Finding Its Own Voice
What surprised me most? This doesn't feel like Young Sheldon 2.0. The humor is dryer. The stakes feel more personal. A subplot about affording rent isn't played for broad laughs — it's played for that specific, stomach-dropping panic anyone under thirty recognizes immediately.
The show trusts its audience to sit with uncomfortable moments. A fight between Georgie and Mandy over money doesn't wrap up neatly by the credits. It just... lingers. And that's a bold choice for a network sitcom.
Why This Matters for Comedy Right Now
Network comedies have been playing it safe for years. Big setups, bigger punchlines, zero risk. Georgie & Mandy's First Marriage swings in the opposite direction — smaller moments, sharper observations, characters who feel like actual humans instead of joke delivery systems.
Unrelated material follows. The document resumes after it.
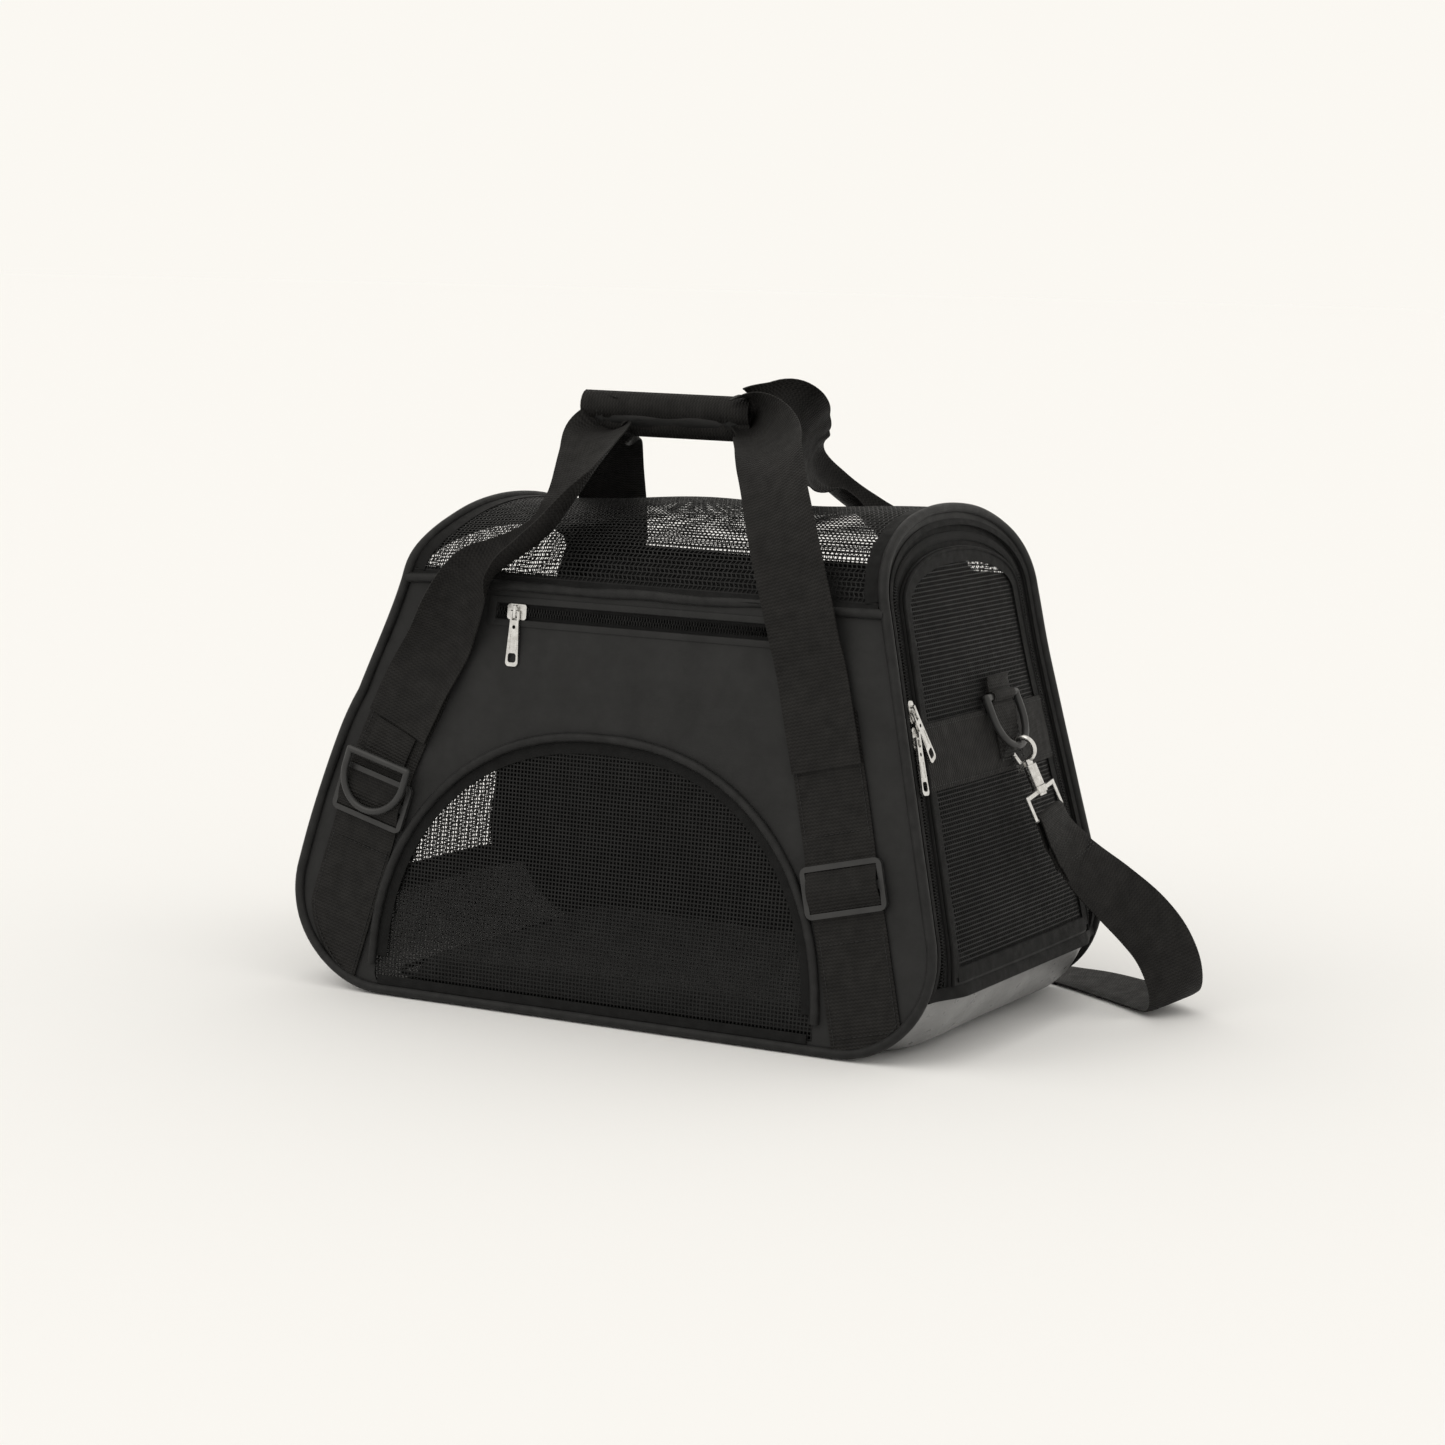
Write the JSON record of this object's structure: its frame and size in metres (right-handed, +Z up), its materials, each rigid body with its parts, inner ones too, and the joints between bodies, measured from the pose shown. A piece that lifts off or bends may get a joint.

Montana Jordan deserves special mention here. He carries dramatic weight that Young Sheldon only hinted at. There's a scene where he's trying to fix a leaking pipe with duct tape and sheer willpower, and it's somehow the funniest and saddest thing I've watched all month.
The Bottom Line
This premiere did something rare: it made me care about characters I already knew in a way I didn't expect. The writing is tight, the performances are grounded, and the tone walks that razor line between funny and heartbreaking without stumbling.
If the rest of the season maintains this level of honesty, Georgie & Mandy's First Marriage won't just be a worthy spin-off. It'll be the show people point to when they argue that network sitcoms still have a pulse.